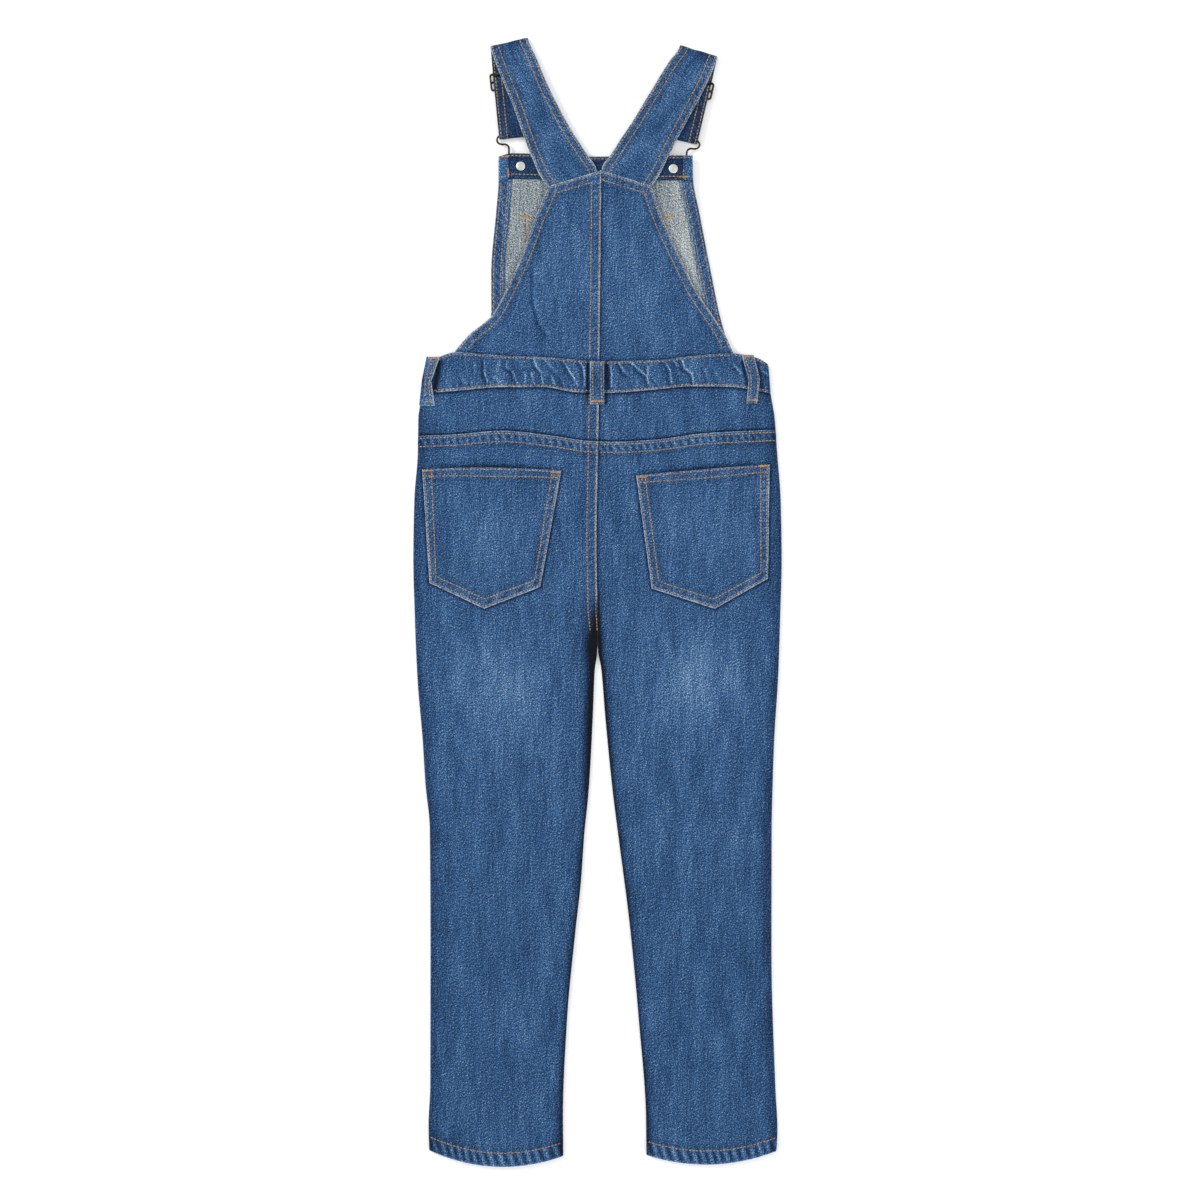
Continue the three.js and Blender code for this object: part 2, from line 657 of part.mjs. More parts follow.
// Front bib. Its columns are shared with the facing, and stand close together at the buttons and hems.
const bibLeft = reader(FRONT_BIB, 'y', 'left');
const bibRight = reader(FRONT_BIB, 'y', 'right');
const bibTop = reader(FRONT_BIB_TOP, 'x', 'y');
const bibRest = reader(BIB_REST, 'y', 'under');
const BIB_NEAR_EDGE = [0, 8, BIB_HEM - 0.4, BIB_HEM + 0.4, 35];

function bibColumns(y) {
  const [left, right] = [bibLeft(y), bibRight(y)];
  const middle = steps(7).slice(1, -1).map((u) => lerp(left + 35, right - 35, u));
  return [
    ...BIB_NEAR_EDGE.map((d) => left + d),
    ...middle,
    ...BIB_NEAR_EDGE.map((d) => right - d).reverse(),
  ];
}

// Underside of the front bib: on its pocket, and lifted to a level patch at each button
function bibUnder(x, y) {
  const button = x < 0 ? BUTTONS.left : BUTTONS.right;
  const aside = fade((Math.abs(x - button.x) - LIFT.flat) / LIFT.fade);
  const below = fade((bibTop(x) - FACING_DEPTH - y) / LIFT.drop);
  return bibRest(y) + LIFT.height * aside * below;
}

// Rows of the bib are distances down from its top edge; what lies on it is raised by `over`
function bibGrid(down, over, thickness) {
  return down.map((distance) => {
    const nominal = bibTop(0) - distance;
    return bibColumns(nominal).map((x) => {
      const bend = Math.max(0, 1 - distance / BIB_TOP_BEND);
      const y = nominal + (bibTop(x) - bibTop(0)) * bend;
      const t = thickness(x, nominal);
      return { x, y, z: bibUnder(x, y) + over + t / 2, t };
    });
  });
}

// Round cutters for the button posts
const posts = Object.values(BUTTONS).map(({ x, y }) => {
  const cutter = new THREE.CylinderGeometry(POST_RADIUS + GAP, POST_RADIUS + GAP, CUTTER_HEIGHT, 16);
  return cutter.rotateX(Math.PI / 2).translate(x, y, 0);
});

const BIB_ROWS = [0, 12, 24.5, 36, 48, 62, 76, 100, 130, 160];
const frontBibLength = bibTop(0) - FRONT_WAIST.top - GAP;
const frontBibGrid = bibGrid([...BIB_ROWS, 183, 194, 202, frontBibLength], 0, (x, y) => {
  const fromEdge = Math.min(x - bibLeft(y), bibRight(y) - x);
  return BIB_CLOTH + (fromEdge < BIB_HEM && y < bibTop(0) - FACING_DEPTH - 4 ? HEM_RISE : 0);
});
add('front_bib', cut(wall(frontBibGrid), posts), COLOURS.wrongSide);

const facingGrid = bibGrid([0, 12, 24.5], BIB_CLOTH + GAP, () => FACING);
add('bib_facing', cut(wall(facingGrid), posts), COLOURS.facing);

// Bib pocket, on the outside of the bib and so under it
const pocketShape = BIB_POCKET_SHAPE;
const bibPocketGrid = steps(3).map((v) => steps(4).map((u) => {
  const inset = pocketShape.taper * v;
  return {
    x: lerp(pocketShape.left + inset, pocketShape.right - inset, u),
    y: lerp(pocketShape.top, pocketShape.bottom, v),
    z: BIB_POCKET / 2,
    t: BIB_POCKET,
  };
}));
add('bib_pocket', wall(bibPocketGrid), COLOURS.denim);

// Back bib halves: from a roof-shaped top, level over the strap ends, down to the waistband
const backBibEdge = { left: reader(BACK_BIB, 'y', 'left'), right: reader(BACK_BIB, 'y', 'right') };
const bibCentreLie = reader(BACK_BIB_LIE, 'y', 'centre');
const bibSideLie = reader(BACK_BIB_LIE, 'y', 'side');
const backBibLie = (x, y) => (
  lerp(bibCentreLie(y), bibSideLie(y), Math.min(1, Math.abs(x) / BACK_BIB_CORNER_X))
);
const BACK_BIB_ROWS = [0, 0.05, 0.06, 0.13, 0.2, 0.28, 0.37, 0.46, 0.56, 0.67, 0.78, 0.88, 0.95, 1];

for (const side of ['left', 'right']) {
  const outward = side === 'left' ? -1 : 1;
  const grid = BACK_BIB_ROWS.map((v) => {
    const outerY = lerp(BACK_BIB_CORNER, BACK_BIB_FOOT, v);
    const innerY = lerp(BACK_BIB_PEAK, waistTop(0) + GAP, v);
    const outerX = backBibEdge[side](outerY);
    const innerX = centreSeam(innerY) + (side === 'right' ? GAP : 0);
    const width = Math.abs(innerX - outerX);
    const hem = Math.min(0.3, 10 / width);
    const band = Math.min(0.3, SEAM_BAND / width);
    const middle = steps(6).slice(1, -1).map((u) => lerp(hem + 0.02, 1 - band - 0.02, u));
    const across = [0, hem, hem + 0.02, ...middle, 1 - band - 0.02, 1 - band, 1];
    return across.map((u) => {
      const x = lerp(outerX, innerX, u);
      const bow = waistTop(x) + GAP - lerp(BACK_BIB_FOOT, waistTop(0) + GAP, u);
      const y = lerp(outerY, innerY, u) + bow * v * v;
      const felled = side === 'left' && u >= 1 - band ? SEAM_RISE : 0;
      const hemmed = u <= hem || v <= 0.05 ? POCKET_HEM_RISE : 0;
      const t = BIB_CLOTH + Math.max(felled, hemmed);
      return { x, y, z: backBibLie(x, y) + foldRise(x, y) + (t - BIB_CLOTH) / 2, t };
    });
  });
  add(`back_bib_${side}`, wall(grid), COLOURS.denim);
}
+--
* **Given request**
Give the listing again, word for word.

* **Result**
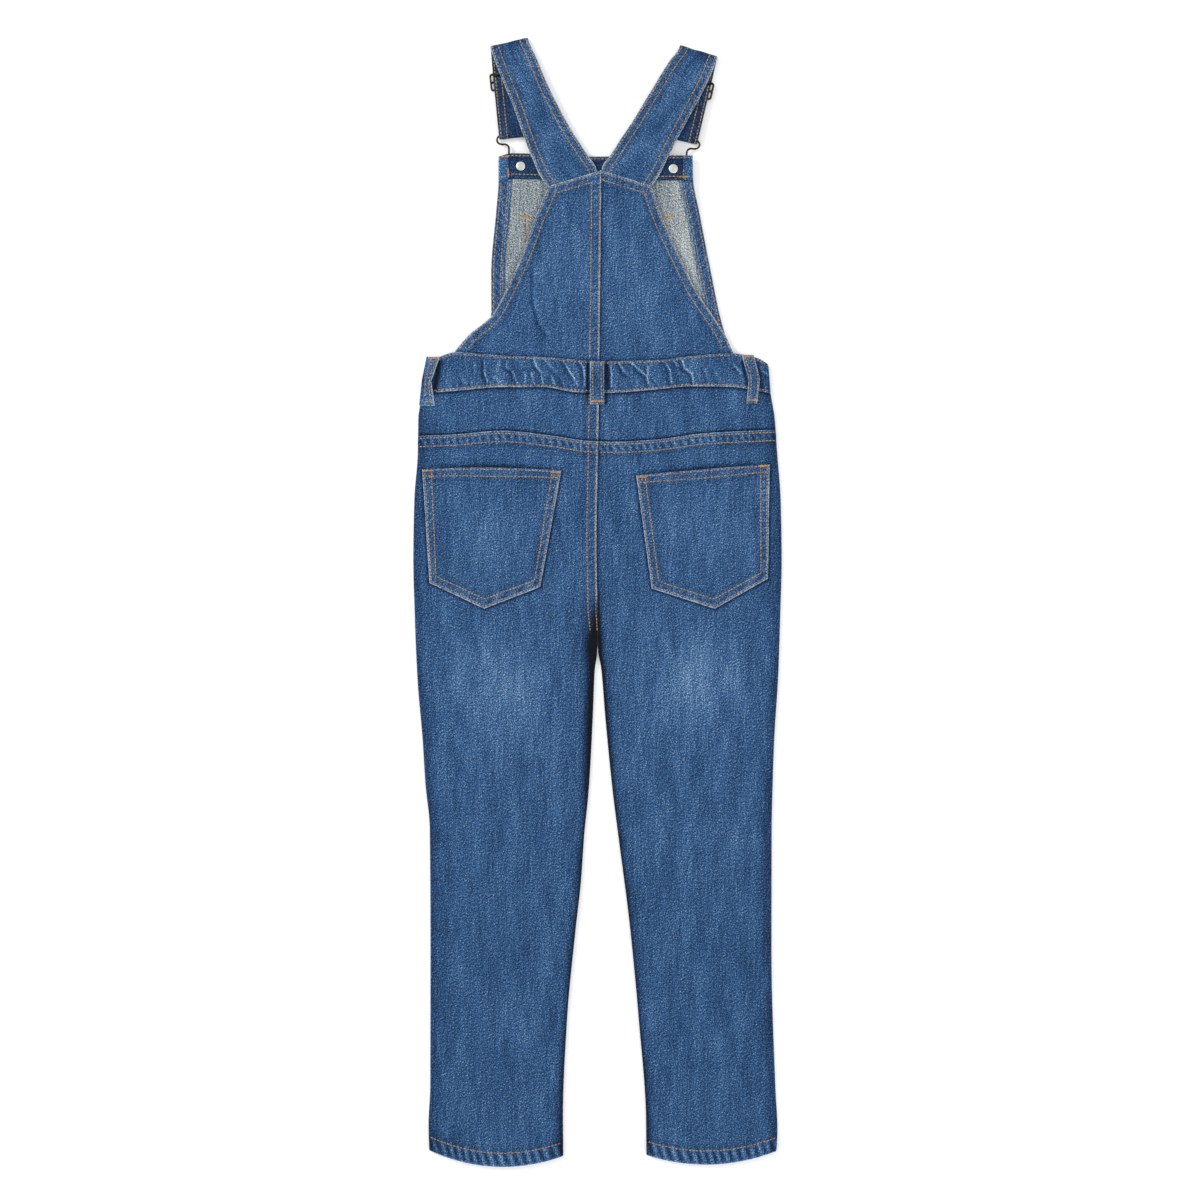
Continue the three.js and Blender code for this object: part 2, from line 657 of part.mjs. More parts follow.
// Front bib. Its columns are shared with the facing, and stand close together at the buttons and hems.
const bibLeft = reader(FRONT_BIB, 'y', 'left');
const bibRight = reader(FRONT_BIB, 'y', 'right');
const bibTop = reader(FRONT_BIB_TOP, 'x', 'y');
const bibRest = reader(BIB_REST, 'y', 'under');
const BIB_NEAR_EDGE = [0, 8, BIB_HEM - 0.4, BIB_HEM + 0.4, 35];

function bibColumns(y) {
  const [left, right] = [bibLeft(y), bibRight(y)];
  const middle = steps(7).slice(1, -1).map((u) => lerp(left + 35, right - 35, u));
  return [
    ...BIB_NEAR_EDGE.map((d) => left + d),
    ...middle,
    ...BIB_NEAR_EDGE.map((d) => right - d).reverse(),
  ];
}

// Underside of the front bib: on its pocket, and lifted to a level patch at each button
function bibUnder(x, y) {
  const button = x < 0 ? BUTTONS.left : BUTTONS.right;
  const aside = fade((Math.abs(x - button.x) - LIFT.flat) / LIFT.fade);
  const below = fade((bibTop(x) - FACING_DEPTH - y) / LIFT.drop);
  return bibRest(y) + LIFT.height * aside * below;
}

// Rows of the bib are distances down from its top edge; what lies on it is raised by `over`
function bibGrid(down, over, thickness) {
  return down.map((distance) => {
    const nominal = bibTop(0) - distance;
    return bibColumns(nominal).map((x) => {
      const bend = Math.max(0, 1 - distance / BIB_TOP_BEND);
      const y = nominal + (bibTop(x) - bibTop(0)) * bend;
      const t = thickness(x, nominal);
      return { x, y, z: bibUnder(x, y) + over + t / 2, t };
    });
  });
}

// Round cutters for the button posts
const posts = Object.values(BUTTONS).map(({ x, y }) => {
  const cutter = new THREE.CylinderGeometry(POST_RADIUS + GAP, POST_RADIUS + GAP, CUTTER_HEIGHT, 16);
  return cutter.rotateX(Math.PI / 2).translate(x, y, 0);
});

const BIB_ROWS = [0, 12, 24.5, 36, 48, 62, 76, 100, 130, 160];
const frontBibLength = bibTop(0) - FRONT_WAIST.top - GAP;
const frontBibGrid = bibGrid([...BIB_ROWS, 183, 194, 202, frontBibLength], 0, (x, y) => {
  const fromEdge = Math.min(x - bibLeft(y), bibRight(y) - x);
  return BIB_CLOTH + (fromEdge < BIB_HEM && y < bibTop(0) - FACING_DEPTH - 4 ? HEM_RISE : 0);
});
add('front_bib', cut(wall(frontBibGrid), posts), COLOURS.wrongSide);

const facingGrid = bibGrid([0, 12, 24.5], BIB_CLOTH + GAP, () => FACING);
add('bib_facing', cut(wall(facingGrid), posts), COLOURS.facing);

// Bib pocket, on the outside of the bib and so under it
const pocketShape = BIB_POCKET_SHAPE;
const bibPocketGrid = steps(3).map((v) => steps(4).map((u) => {
  const inset = pocketShape.taper * v;
  return {
    x: lerp(pocketShape.left + inset, pocketShape.right - inset, u),
    y: lerp(pocketShape.top, pocketShape.bottom, v),
    z: BIB_POCKET / 2,
    t: BIB_POCKET,
  };
}));
add('bib_pocket', wall(bibPocketGrid), COLOURS.denim);

// Back bib halves: from a roof-shaped top, level over the strap ends, down to the waistband
const backBibEdge = { left: reader(BACK_BIB, 'y', 'left'), right: reader(BACK_BIB, 'y', 'right') };
const bibCentreLie = reader(BACK_BIB_LIE, 'y', 'centre');
const bibSideLie = reader(BACK_BIB_LIE, 'y', 'side');
const backBibLie = (x, y) => (
  lerp(bibCentreLie(y), bibSideLie(y), Math.min(1, Math.abs(x) / BACK_BIB_CORNER_X))
);
const BACK_BIB_ROWS = [0, 0.05, 0.06, 0.13, 0.2, 0.28, 0.37, 0.46, 0.56, 0.67, 0.78, 0.88, 0.95, 1];

for (const side of ['left', 'right']) {
  const outward = side === 'left' ? -1 : 1;
  const grid = BACK_BIB_ROWS.map((v) => {
    const outerY = lerp(BACK_BIB_CORNER, BACK_BIB_FOOT, v);
    const innerY = lerp(BACK_BIB_PEAK, waistTop(0) + GAP, v);
    const outerX = backBibEdge[side](outerY);
    const innerX = centreSeam(innerY) + (side === 'right' ? GAP : 0);
    const width = Math.abs(innerX - outerX);
    const hem = Math.min(0.3, 10 / width);
    const band = Math.min(0.3, SEAM_BAND / width);
    const middle = steps(6).slice(1, -1).map((u) => lerp(hem + 0.02, 1 - band - 0.02, u));
    const across = [0, hem, hem + 0.02, ...middle, 1 - band - 0.02, 1 - band, 1];
    return across.map((u) => {
      const x = lerp(outerX, innerX, u);
      const bow = waistTop(x) + GAP - lerp(BACK_BIB_FOOT, waistTop(0) + GAP, u);
      const y = lerp(outerY, innerY, u) + bow * v * v;
      const felled = side === 'left' && u >= 1 - band ? SEAM_RISE : 0;
      const hemmed = u <= hem || v <= 0.05 ? POCKET_HEM_RISE : 0;
      const t = BIB_CLOTH + Math.max(felled, hemmed);
      return { x, y, z: backBibLie(x, y) + foldRise(x, y) + (t - BIB_CLOTH) / 2, t };
    });
  });
  add(`back_bib_${side}`, wall(grid), COLOURS.denim);
}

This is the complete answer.